- [Short exercise]
Which lines hold the word "FreeCAD"? Show each of them.

- [Supplied data]
────────────────────────────────────────

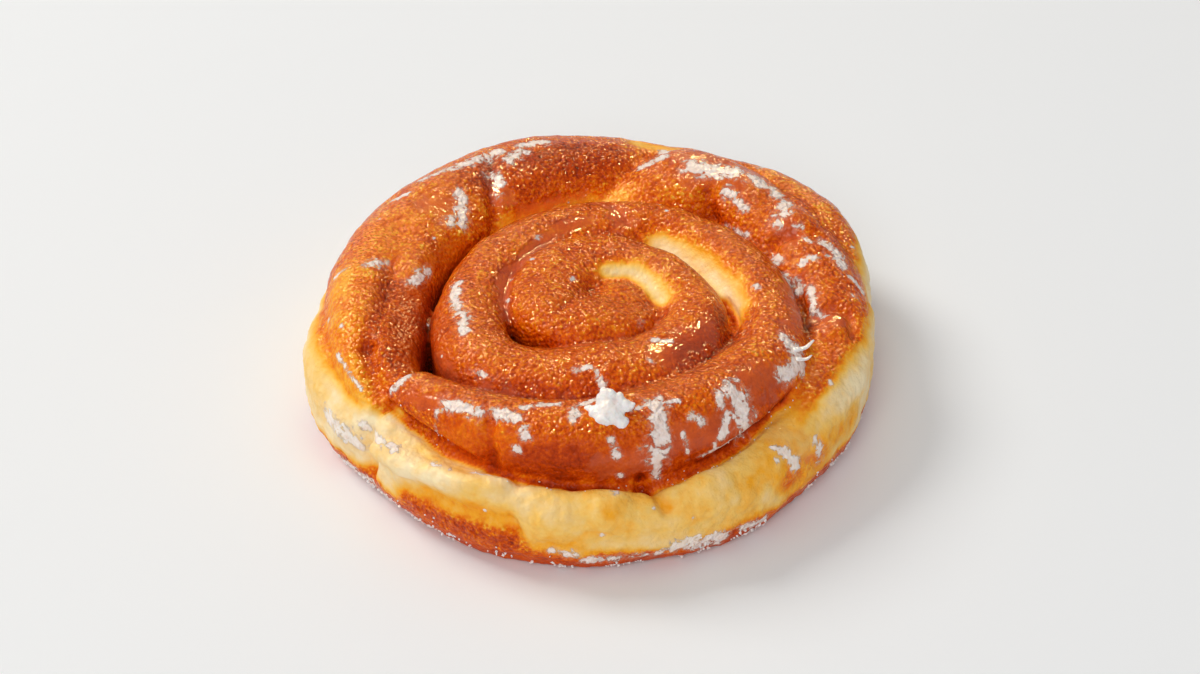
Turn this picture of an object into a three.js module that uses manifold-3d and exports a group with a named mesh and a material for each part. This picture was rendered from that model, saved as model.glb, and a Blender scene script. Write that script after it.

────────────────────────────────────────

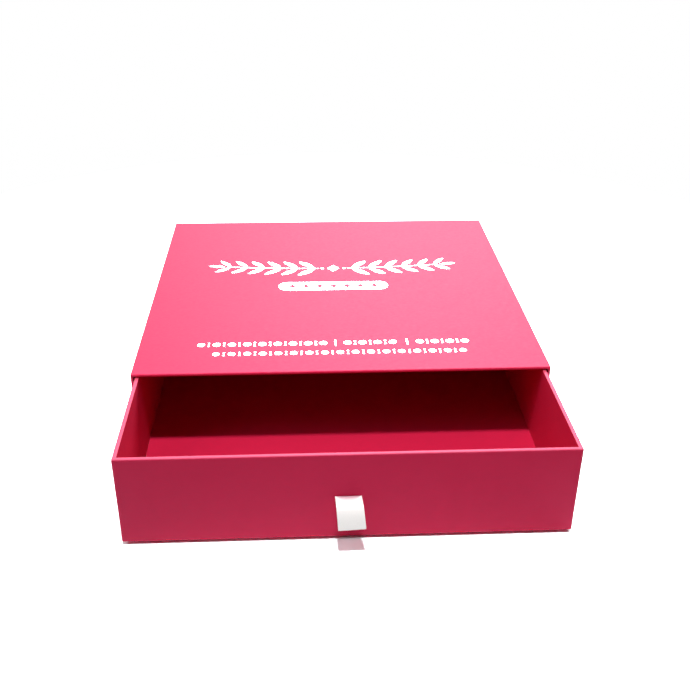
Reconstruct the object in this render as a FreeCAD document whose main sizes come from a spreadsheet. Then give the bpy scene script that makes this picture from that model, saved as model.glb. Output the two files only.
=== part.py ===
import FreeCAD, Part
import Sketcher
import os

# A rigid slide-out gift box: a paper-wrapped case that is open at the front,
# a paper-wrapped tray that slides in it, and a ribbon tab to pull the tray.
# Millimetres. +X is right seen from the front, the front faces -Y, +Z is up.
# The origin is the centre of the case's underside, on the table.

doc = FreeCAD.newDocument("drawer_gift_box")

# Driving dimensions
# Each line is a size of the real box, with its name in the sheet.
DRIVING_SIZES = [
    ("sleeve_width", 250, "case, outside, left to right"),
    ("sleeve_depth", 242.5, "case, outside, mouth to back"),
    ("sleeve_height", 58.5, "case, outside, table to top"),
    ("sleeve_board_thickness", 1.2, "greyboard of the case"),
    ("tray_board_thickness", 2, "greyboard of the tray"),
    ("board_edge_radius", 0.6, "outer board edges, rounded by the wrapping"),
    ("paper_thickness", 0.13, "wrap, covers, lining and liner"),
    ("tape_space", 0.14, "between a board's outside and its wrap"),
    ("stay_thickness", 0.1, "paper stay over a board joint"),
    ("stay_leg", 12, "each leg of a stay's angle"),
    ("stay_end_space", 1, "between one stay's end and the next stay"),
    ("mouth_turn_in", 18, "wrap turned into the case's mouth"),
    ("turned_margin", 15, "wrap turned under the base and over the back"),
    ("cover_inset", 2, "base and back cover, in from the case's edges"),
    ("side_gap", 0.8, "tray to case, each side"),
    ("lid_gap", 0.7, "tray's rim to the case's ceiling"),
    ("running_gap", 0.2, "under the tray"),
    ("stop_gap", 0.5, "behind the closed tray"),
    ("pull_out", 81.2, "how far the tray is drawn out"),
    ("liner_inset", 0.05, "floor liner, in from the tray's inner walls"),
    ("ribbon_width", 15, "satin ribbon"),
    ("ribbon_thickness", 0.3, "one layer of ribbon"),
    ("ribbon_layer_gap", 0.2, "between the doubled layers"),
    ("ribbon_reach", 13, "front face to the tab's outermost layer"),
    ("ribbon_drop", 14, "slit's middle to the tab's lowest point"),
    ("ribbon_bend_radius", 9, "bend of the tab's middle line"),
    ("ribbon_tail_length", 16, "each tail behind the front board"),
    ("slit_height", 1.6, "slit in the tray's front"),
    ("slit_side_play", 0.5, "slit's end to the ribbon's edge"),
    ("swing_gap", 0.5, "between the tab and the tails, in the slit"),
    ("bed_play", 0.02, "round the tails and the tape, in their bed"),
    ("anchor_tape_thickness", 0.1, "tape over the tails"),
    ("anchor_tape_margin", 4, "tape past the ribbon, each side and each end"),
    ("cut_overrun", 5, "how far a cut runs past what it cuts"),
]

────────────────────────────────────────

- [Finished answer]
Reconstruct the object in this render as a FreeCAD document whose main sizes come from a spreadsheet. Then give the bpy scene script that makes this picture from that model, saved as model.glb. Output the two files only.
import FreeCAD, Part
doc = FreeCAD.newDocument("drawer_gift_box")